El resto del reparto reunido para la ocasión tenía notables garantías, aunque a decir verdad sólo las dos protagonistas femeninas destacaron en cada caso. Liudmyla Monastyrska fue una Santuzza con empuje y con lirismo, algo aterida en la expresividad a veces, como si le costase encontrar el punto justo donde medir su natural tendencia a una expresividad más extrovertida. Monastyrska convence en su conjunto, si bien la parte, escrita para mezzo, resulta algo grave para su extensa, amplia y dotada voz de soprano dramática. Por otro lado, Maria Agresta fue una Nedda absolutamente ejemplar, resuelta en la parte más belcantista del rol (Stridono lassù), plausible en escena y con la dosis justa de temperamento en su fatal enfrentamiento con Canio al final de la ópera.
El Tonio de Dimitri Platanias tuvo muy poco estimable, con una emisión rebuscada y plebeya y una gama de matices ciertamente básica, poco elaborada. Renunció, por cierto, al agudo que corona habitualmente su monólogo inicial a modo de prólogo. Como Alfio encontramos esta vez a Ambrogio Maestri un tanto apurado con la franja aguda y poco esmerado con el texto, aunque muy convincente en escena. Espléndido el trabajo de todos los compromisarios, desde la ascendente Annalisa Stroppa en la pequeña parte de Lola al estimable y entregado barítono Alessio Arduini como Silvio, pasando por la hermosa voz del joven tenor Tansel Akzeybek como Beppe.
La nueva producción de Philipp Stölzl fracasa sobre todo por no ajustarse al gran espacio del Grosses Festspielhaus de Salzburgo, que dispone de un escenario singularmente ancho y alargado, y que sin embargo el regista decide dividir en seis pequeños casetones en los que sucesivamente va transcurriendo la acción. El resultado es que ese gran espacio se ve reducido a apenas unos metros, perjudicando la acústica y la visibilidad a partes iguales, y sin añadir ciertamente nada a la acción propiamente dicha, obligando más bien a los cantantes a esforzarse una y otra vez con las limitadas dimensiones de la escenografía. La producción resulta así demasiado compleja en su resolución para lo poco que realmente aporta en términos de dramaturgia, quedando como mucho como un atractivo viraje estético, más allá de las representaciones más clásicas y tradicionales que a menudo acompañan a estos títulos de Mascagni y Leoncavallo. En esta ocasión la caracterización de los personajes es estupenda, el vestuario está muy logrado y todo el código estético a medio camino entre el cómic y el cine clásico y con guiños a la obra de Otto Nückel que arma la escenografía resulta igualmente atractivo, pero no hay nada más allá de todo ese escaparate. Y todos los guiños apreciables de la producción de Stölzl se quedan en anécdotas que no conducen a ninguna parte. Como sucede con el hecho de que Cavalleria rusticana se desarrolle en blanco y negro, mientras que Pagliacci se representa en color. ¿Por qué? ¿Para qué? Nadie lo sabe. Mamma Lucia es una suerte de capo mafioso. ¿De qué? ¿Para qué? Nadie lo sabe. Turiddu y Santuzza tienen un hijo de varios años de edad que pulula también por el escenario. ¿Qué nos aporta esto? Realmente nada, y es una anécdota que resume perfectamente la vacuidad dramática de la, por otro lado, atractiva propuesta estética de Stölzl. Para colmo de males, la acción se refuerza con el recurso constante a la realización en vídeo, que no hace otra cosa que duplicar, en otro de esos citados casetones, lo que ya estamos viendo en alguno de los otros. Redundante a todas luces.
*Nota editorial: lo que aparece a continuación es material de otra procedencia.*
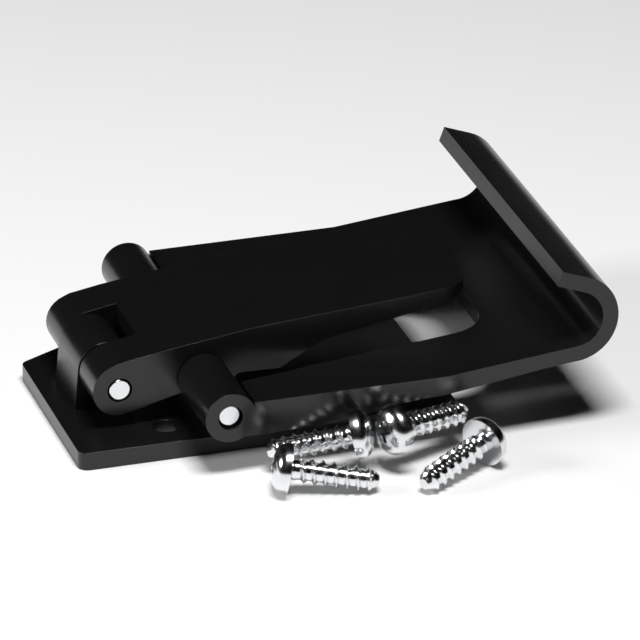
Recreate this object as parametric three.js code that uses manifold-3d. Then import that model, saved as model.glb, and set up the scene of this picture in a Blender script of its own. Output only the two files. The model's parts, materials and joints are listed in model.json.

Christian Thielemann, maestro consumado en el repertorio romántico alemán, no termina de entenderse con este otro repertorio italiano, brindando un enfoque en el que prima la distancia intelectual sobre el calor teatral. La disección de la partitura es nítida, de una transparencia elogiable y brillante sobre todo en los momentos de mayor lirismo, pero la articulación es blanda y un tanto anónima en los momentos que requieren más empuje y adrenalina. La brillante pátina de sonido que la Staatskapelle le permite exponer adolece a menudo de un tono contemplativo en demasía, como recreándose Thielemann más en su enfoque de la partitura que en lo que sucede en el escenario. El resultado es pues, menos para Cavalleria que para Pagliacci, un tanto descafeinado y levemente somnoliento.